SHAHED GHOREISHI: Yeah, Near East. Yeah, it’s a. They need to update the name. I think people are aware. But yeah, it’s the entire Middle East. So it’s. They use all these acronyms. So Israeli Palestinian affairs is IPA or ispal. Saudi, Oman, Yemen, Bahrain. That whole grouping is ARP for Arabian Peninsula. And then North Africa is its own entity as well, from Morocco to Egypt, goes under na.

TUCKER CARLSON: Okay, so it’s the Levant, the Gulf, Iran.

SHAHED GHOREISHI: Yeah, Iran Africa.

TUCKER CARLSON: Huh. Interesting. And that’s all in the same bureau. So the State Department divides the world into bureaus.

SHAHED GHOREISHI: Correct.

TUCKER CARLSON: Which are often called desks.

SHAHED GHOREISHI: Correct, Correct. So from Canada down to Chile’s wha, Western Hemisphere Affairs. Asia is eap. Eastern Asia, East Asia, Pacific. So we have all these divisions. Europe, Africa. Correct. EUR for Europe, Africa’s af.

I was an nea and I was a press officer there originally covering Lebanon, Jordan, just for a couple months. And I quickly shifted to Ispal.

TUCKER CARLSON: Israel, Palestine.

SHAHED GHOREISHI: Israel, Palestine. Whoa.

The Israel-Palestine Desk Assignment

TUCKER CARLSON: So that’s the hottest of all desks, I would think.

SHAHED GHOREISHI: Yes.

TUCKER CARLSON: Most scrutiny, most at stake rhetoric, most closely supervised.

SHAHED GHOREISHI: I would.

TUCKER CARLSON: I’m just guessing, but.

SHAHED GHOREISHI: Right. Yes, it’s true. The press officer for Israeli Palestinian affairs, you’re on a stage constantly because you’re getting the most questions from reporters for good reason. The spokesperson is going to deal with the most questions at the podium about the topic.

And so it was a compliment, yet difficult for me to process the fact that it was requested from various people in leadership when the administration was changing in January, they said, “hey, I know you’ve only been here for a couple months, but we’re going to put you on this in this position.” Which was surprising. But I wanted to take on the challenge at the time.

TUCKER CARLSON: Really. So you were asked to do that by the incoming administration, by the Trump administration.

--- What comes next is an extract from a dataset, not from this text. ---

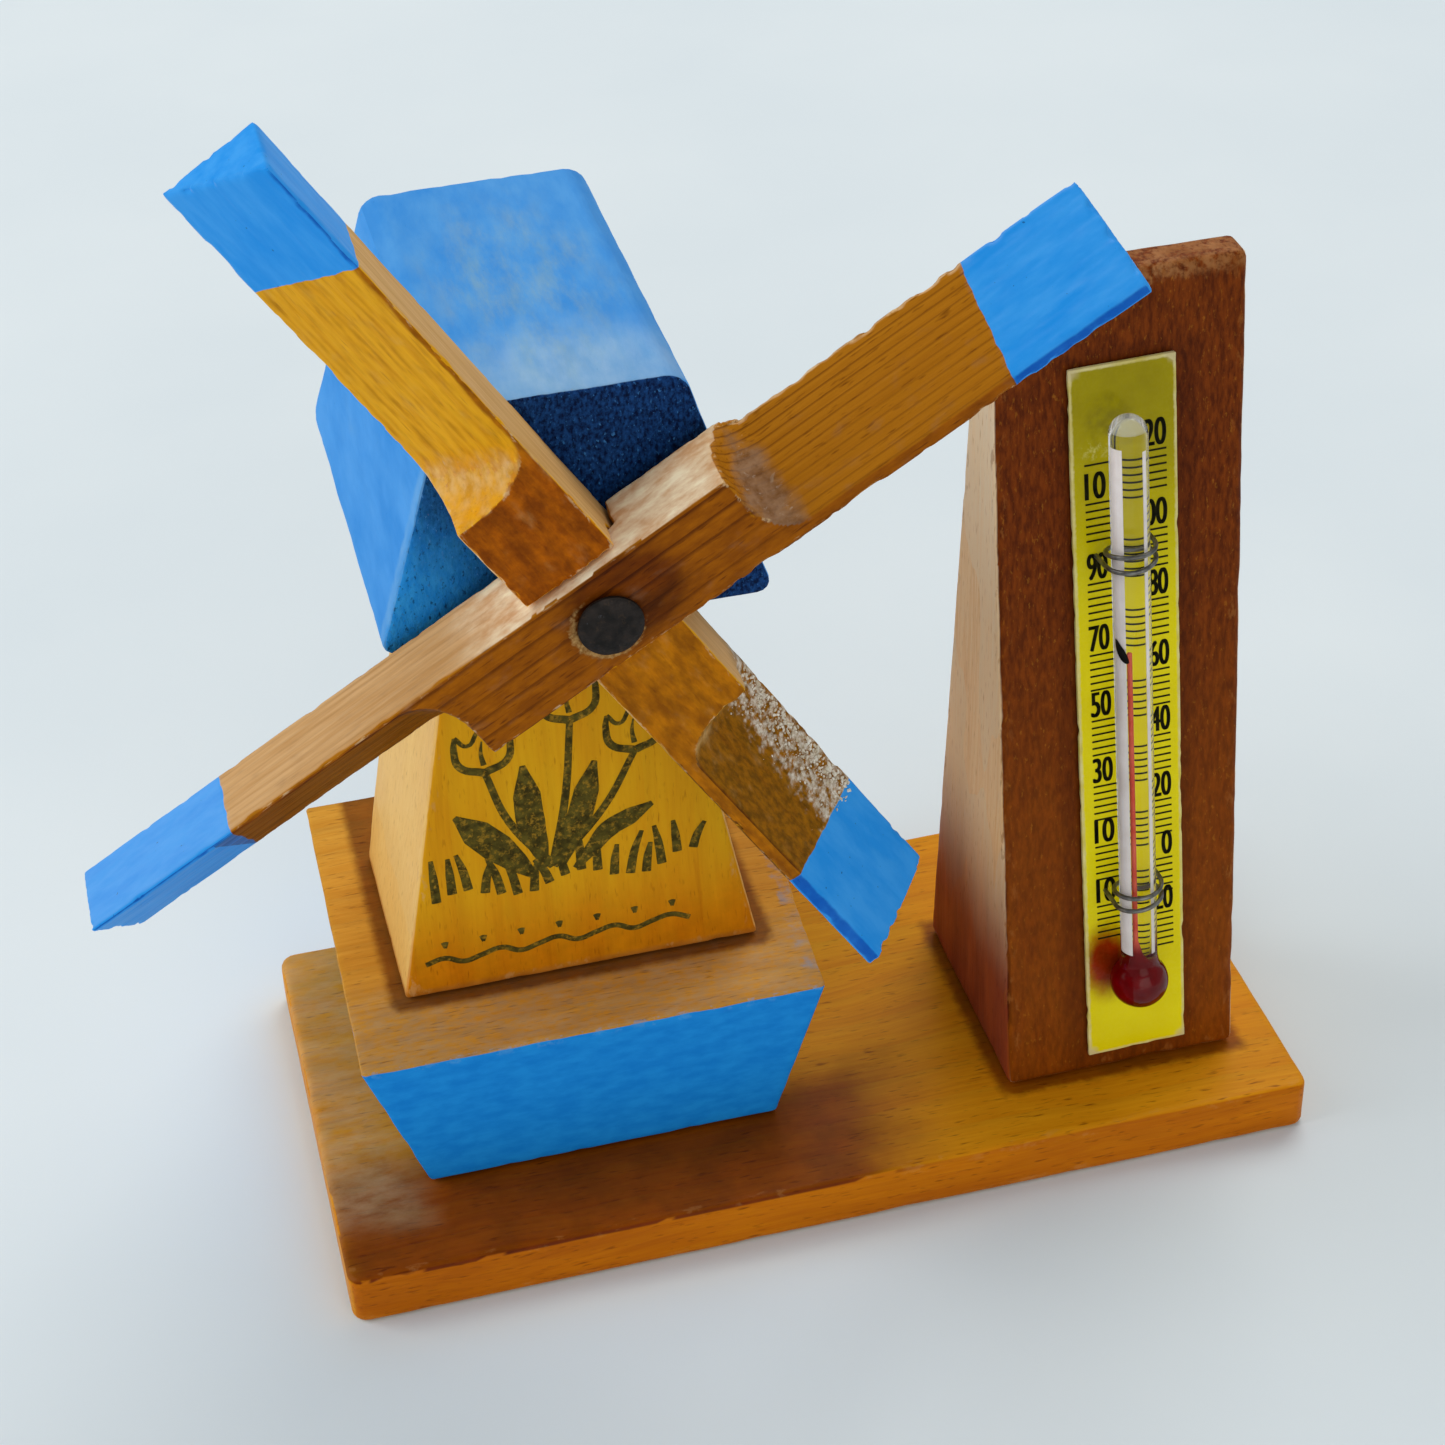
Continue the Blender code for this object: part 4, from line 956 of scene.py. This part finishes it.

SHAHED GHOREISHI: It was, well, it was people from. It was leadership in nea, which some of them were civil servants, but there were experienced people that were. That recognized how heavy a topic it was going to be coming in.

Research and Information Gathering

TUCKER CARLSON: Huh. How do you get current on that? How do you do your research?

SHAHED GHOREISHI: So it’s multifold. So we do receive like in terms of standard mainstream media, we do get like copies of articles and coverage. And it’s not necessarily politically isolated, at least in the beginning it wasn’t. So I would see everything in my email inbox. Plus, personally. Right. I’m always absorbing things. And you’re only going to be a good press officer if you’re reading Twitter and the standard emails you’re getting through the inbox.

TUCKER CARLSON: Yeah.

SHAHED GHOREISHI: So you’re absorbing a lot of information. And it’s not just the details. Like, of course, if I have a question, I want to go to the Israel experts at the State Department. So if there’s a detail I don’t know, there might be a desk officer or someone like that that would know that those details, the numbers or the challenges that I need for a specific press line.

For me, though, as a press officer, my addition in those conversations is more stylistic. If we put this line out there, we’re going to invite these problems. Or it’s good if we say it this way because this will help us. It’ll defend us in this other way.

So it was a stylistic endeavor from day to day and you don’t have full control because obviously the personality of someone at the podium is going to say it one way.